Hacker News new | ask | show | jobs
by breck 2455 days ago
> Do you happen to have an S3 bucket with that data live?

No. However, I'm helping start the Data Curation Core at the AIPHI here (https://aiphi.shepherdresearchlab.org/). Our intent is to be a one stop shop for all medical data in Hawaii. We don't yet have a plan on where we will actually store the public datasets (have solutions for private data), but it sounds like from what you folks are saying S3 is the place, and we should link to it via Quilt. That sounds like a good plan to me.

On a related topic, we just had a paper accepted ("Maternal Cardiovascular-Related Single Nucleotide Polymorphisms, Genes and Pathways Associated with Early-Onset Preeclampsia") with a smaller dataset (in the low TB IIRC) where we were unable to put the data live online publically for privacy reasons, so instead created a strongly typed schema for the data and wrote a method "synthesizeProgram()" to generate fake but correctly typed data so we could publish working code, and other researchers could just swap out the CSVs to get real results. Perhaps that might be a good thing to integrate into Quilt.

2 comments

We have a data curators program on Quilt and I encourage you to apply (page bottom on open.quiltdata.com). For high-value public data sets, AWS's registry of open data will, if accepted, cover the costs of storage and egress. We went through this process with Allen Cell and I'm happy to help.
Great! Done. I'm on the mainland the rest of this month but would love to chat sometime in October.
I just want to give a plug for sharing data in the public cloud and S3 in particular. Jed Sundwall (AWS Global Open Data Lead) sums it up really well: "The cloud completely changes the dynamic for sharing data. When data is shared in the cloud, researchers no longer have to worry about downloading or copying data before getting to work. Instead, they can deploy compute resources on-demand in the cloud, where a single copy of the data is made available. It is much more efficient to move algorithms to where the data is, than to move the data to where the algorithms are, and this makes it cheaper for researchers to ask more questions and experiment often." See the full whitepaper here: https://s3-us-west-2.amazonaws.com/opendata.aws/AWS_Sharing_...
> "It is much more efficient to move algorithms to where the data is, than to move the data to where the algorithms are"

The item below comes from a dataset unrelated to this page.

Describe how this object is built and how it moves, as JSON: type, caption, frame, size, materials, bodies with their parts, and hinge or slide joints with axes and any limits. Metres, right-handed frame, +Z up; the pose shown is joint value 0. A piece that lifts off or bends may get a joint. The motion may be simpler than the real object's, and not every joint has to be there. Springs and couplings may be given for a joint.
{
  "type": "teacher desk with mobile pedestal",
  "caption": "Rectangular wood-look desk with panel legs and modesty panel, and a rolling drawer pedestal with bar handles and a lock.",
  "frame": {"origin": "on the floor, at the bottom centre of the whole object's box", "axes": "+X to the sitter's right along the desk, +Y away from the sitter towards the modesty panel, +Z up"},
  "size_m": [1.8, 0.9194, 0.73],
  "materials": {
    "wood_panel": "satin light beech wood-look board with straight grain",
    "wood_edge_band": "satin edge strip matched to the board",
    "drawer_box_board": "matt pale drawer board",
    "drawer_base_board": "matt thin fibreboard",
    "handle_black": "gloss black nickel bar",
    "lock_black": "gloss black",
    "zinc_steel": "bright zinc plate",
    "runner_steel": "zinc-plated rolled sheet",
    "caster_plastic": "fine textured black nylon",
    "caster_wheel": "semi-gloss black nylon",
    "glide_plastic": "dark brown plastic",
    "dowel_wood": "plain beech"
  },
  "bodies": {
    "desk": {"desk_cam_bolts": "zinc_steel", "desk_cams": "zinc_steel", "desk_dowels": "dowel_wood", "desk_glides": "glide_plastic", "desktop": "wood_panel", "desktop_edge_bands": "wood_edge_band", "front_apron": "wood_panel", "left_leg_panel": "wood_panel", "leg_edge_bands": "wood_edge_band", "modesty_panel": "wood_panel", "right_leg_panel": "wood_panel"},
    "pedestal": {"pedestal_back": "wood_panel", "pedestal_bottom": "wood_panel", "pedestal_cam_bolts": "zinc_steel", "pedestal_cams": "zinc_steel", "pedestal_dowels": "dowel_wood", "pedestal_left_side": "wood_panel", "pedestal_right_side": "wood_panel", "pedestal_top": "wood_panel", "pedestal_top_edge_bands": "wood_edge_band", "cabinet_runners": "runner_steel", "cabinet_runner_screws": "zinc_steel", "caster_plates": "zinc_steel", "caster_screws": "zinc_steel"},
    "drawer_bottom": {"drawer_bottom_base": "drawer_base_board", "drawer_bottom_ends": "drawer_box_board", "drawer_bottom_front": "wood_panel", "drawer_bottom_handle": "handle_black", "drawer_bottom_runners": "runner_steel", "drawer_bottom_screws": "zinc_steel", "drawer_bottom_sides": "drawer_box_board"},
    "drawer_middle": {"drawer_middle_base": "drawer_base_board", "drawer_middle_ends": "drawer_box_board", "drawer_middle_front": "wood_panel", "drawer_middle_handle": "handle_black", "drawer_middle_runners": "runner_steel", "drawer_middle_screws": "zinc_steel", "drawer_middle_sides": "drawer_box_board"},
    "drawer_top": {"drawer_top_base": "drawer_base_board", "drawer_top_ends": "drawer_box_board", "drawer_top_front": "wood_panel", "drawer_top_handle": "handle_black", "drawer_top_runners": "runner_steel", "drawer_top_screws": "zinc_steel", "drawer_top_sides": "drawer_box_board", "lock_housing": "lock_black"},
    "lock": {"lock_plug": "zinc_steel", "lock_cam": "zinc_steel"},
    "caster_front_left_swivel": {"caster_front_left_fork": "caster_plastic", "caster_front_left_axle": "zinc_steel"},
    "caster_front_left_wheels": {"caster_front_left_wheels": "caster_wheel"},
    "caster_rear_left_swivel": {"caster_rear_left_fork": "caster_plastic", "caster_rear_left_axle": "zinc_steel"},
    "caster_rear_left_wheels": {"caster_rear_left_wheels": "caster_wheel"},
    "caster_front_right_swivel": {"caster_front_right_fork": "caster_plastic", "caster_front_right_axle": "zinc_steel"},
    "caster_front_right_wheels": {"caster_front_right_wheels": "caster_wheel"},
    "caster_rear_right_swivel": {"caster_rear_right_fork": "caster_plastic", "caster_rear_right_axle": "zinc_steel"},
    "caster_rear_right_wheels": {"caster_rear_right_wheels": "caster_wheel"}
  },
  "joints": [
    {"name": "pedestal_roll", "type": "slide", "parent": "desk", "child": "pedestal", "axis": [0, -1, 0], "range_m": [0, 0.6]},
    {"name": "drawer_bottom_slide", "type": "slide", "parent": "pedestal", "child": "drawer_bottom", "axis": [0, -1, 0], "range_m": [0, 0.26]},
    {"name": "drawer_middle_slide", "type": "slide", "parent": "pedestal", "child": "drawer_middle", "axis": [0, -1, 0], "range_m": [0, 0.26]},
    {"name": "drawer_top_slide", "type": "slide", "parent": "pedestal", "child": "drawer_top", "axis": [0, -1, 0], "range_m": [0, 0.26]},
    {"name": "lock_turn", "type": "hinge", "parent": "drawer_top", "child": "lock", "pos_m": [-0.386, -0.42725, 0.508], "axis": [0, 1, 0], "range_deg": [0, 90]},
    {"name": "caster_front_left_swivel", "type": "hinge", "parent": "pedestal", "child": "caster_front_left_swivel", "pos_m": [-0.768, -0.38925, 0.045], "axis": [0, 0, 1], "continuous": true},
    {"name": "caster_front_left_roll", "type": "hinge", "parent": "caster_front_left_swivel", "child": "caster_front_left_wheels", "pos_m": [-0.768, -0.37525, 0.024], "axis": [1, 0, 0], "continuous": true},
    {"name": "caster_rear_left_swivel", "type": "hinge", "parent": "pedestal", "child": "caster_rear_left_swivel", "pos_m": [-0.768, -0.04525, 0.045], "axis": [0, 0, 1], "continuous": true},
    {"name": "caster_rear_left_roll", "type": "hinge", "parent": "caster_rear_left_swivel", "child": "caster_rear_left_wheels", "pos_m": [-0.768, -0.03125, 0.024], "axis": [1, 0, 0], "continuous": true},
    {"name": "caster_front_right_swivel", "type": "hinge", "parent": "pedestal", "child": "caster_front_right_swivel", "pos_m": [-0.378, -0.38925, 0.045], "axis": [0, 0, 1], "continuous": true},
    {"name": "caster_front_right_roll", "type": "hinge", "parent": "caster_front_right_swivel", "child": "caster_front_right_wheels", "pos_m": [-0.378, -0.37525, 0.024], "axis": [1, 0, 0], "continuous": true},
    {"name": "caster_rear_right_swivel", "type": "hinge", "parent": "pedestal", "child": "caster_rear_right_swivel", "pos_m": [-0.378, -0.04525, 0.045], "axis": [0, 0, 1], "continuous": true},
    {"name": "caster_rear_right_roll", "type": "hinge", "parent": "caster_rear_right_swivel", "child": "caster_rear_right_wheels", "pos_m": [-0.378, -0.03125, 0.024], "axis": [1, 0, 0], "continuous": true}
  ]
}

I love this quote, thanks. I do try to do things in the cloud as much as possible, but often times it's more practical for TCO reasons to do things locally.

This quote makes me wonder if in the future we'll see some sort of external SSDs with a RasberyPi-like portable GPU hooked up. Some sort of dedicated Storage+Computer USB hybrid.

What I like about our schema/anonymization solution, is you can put fake data and real code online, and then people can make changes to the real code on the cloud, and you can run those reliably on data locally.

There's no doubt that local processing is a lot cheaper than the cloud for a lot of workloads.

That's a very interesting pattern--publishing "fake" (perhaps safe or anonymized) data online along with code to spur research and development then running the enhanced code locally on private (e.g., PII data) on local compute resources.

We hope Quilt packages can play a role to make that easier. The package serves as an interface and layer of abstraction between the code and the data so the same code can be run against the safe or private data.